There have been some critics of the campaign which is accused of being too late, and of oversimplification of a 25-year old complex war and of exaggeration. Others have questioned the way Invisible Children spends the funds they raise.  Whether the criticism is justified or not changes nothing to the fact that Joseph Kony is a criminal that need to be stopped and brought to justice and that public awareness and pressure can only hasten his arrest.

Permile Ironside, a child protection advisor at UNICEF and an expert on the LRA says that ultimately the campaign is a good thing because Invisible Children “is distilling a very complicated 26-year war into something that’s consumerable and understandable by mass media.” Maria Burnett of Human Rights Watch told the Associated Press that the video has drawn attention to a problem they have been working on for years. She said: “We hope it will be helpful. What it leads to remains to be seen, but the goal to bring pressure on key leaders, to protect civilians and to apprehend LRA leadership is important, absolutely.”

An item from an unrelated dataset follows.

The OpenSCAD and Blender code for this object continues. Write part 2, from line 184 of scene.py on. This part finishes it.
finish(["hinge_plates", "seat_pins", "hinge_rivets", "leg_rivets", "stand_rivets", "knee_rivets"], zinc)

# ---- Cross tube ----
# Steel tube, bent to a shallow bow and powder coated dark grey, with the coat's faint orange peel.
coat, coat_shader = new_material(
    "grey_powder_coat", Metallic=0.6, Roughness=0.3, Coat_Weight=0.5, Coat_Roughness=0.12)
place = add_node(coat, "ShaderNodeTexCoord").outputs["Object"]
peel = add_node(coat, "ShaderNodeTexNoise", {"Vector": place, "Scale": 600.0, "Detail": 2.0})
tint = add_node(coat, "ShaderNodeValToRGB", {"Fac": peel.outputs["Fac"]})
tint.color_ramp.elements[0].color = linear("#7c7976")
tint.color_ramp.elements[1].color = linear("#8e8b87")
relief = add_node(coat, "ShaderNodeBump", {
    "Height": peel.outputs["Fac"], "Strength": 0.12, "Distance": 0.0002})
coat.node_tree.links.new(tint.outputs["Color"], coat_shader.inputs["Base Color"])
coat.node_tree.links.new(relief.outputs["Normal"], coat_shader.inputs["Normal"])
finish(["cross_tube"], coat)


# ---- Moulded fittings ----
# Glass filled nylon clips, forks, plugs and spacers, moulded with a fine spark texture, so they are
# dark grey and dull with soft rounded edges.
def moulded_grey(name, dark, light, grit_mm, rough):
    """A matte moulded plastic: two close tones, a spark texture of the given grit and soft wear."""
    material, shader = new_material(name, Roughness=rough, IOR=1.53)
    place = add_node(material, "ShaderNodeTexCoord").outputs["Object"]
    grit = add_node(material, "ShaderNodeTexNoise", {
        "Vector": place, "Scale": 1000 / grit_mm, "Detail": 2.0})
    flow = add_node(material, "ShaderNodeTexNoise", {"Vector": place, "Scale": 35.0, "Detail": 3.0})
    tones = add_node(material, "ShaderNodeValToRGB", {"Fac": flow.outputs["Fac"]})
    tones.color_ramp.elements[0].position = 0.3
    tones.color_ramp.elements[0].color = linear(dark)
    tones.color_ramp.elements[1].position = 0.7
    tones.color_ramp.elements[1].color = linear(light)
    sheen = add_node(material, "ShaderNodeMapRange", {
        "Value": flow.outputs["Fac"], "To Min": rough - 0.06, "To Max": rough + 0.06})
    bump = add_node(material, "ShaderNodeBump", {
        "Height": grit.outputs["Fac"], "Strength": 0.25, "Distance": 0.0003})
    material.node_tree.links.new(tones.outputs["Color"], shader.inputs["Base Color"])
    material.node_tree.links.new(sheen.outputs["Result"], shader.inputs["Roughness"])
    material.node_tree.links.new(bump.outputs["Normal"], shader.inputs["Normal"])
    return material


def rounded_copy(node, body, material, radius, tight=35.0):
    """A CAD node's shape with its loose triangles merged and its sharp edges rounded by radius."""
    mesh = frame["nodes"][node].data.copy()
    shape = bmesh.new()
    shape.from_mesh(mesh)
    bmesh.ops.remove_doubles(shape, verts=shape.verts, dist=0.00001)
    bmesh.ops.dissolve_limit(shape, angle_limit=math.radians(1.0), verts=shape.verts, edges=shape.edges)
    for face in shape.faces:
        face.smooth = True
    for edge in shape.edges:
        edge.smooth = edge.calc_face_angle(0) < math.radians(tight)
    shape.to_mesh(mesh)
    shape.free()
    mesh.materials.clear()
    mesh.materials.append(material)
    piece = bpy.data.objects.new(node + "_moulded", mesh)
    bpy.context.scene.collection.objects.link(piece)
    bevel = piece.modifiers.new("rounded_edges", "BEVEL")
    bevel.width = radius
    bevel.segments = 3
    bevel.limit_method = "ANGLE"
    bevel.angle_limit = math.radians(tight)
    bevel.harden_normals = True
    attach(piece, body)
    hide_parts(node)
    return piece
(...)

The most encouraging aspect of the Kony 2012 campaign is that we, in very large numbers, can still be moved to reaction and action. We can still be awakened from the slumber of our comfort and most often from our indifference to social ills such as abuse, injustice wherever it happens.

I hope that Kony 2012 is the first of many such successful campaigns in the future.

As Anatole France, the French Novelist and Nobel laureate once said:

“I prefer the folly of enthusiasm to the indifference of wisdom.”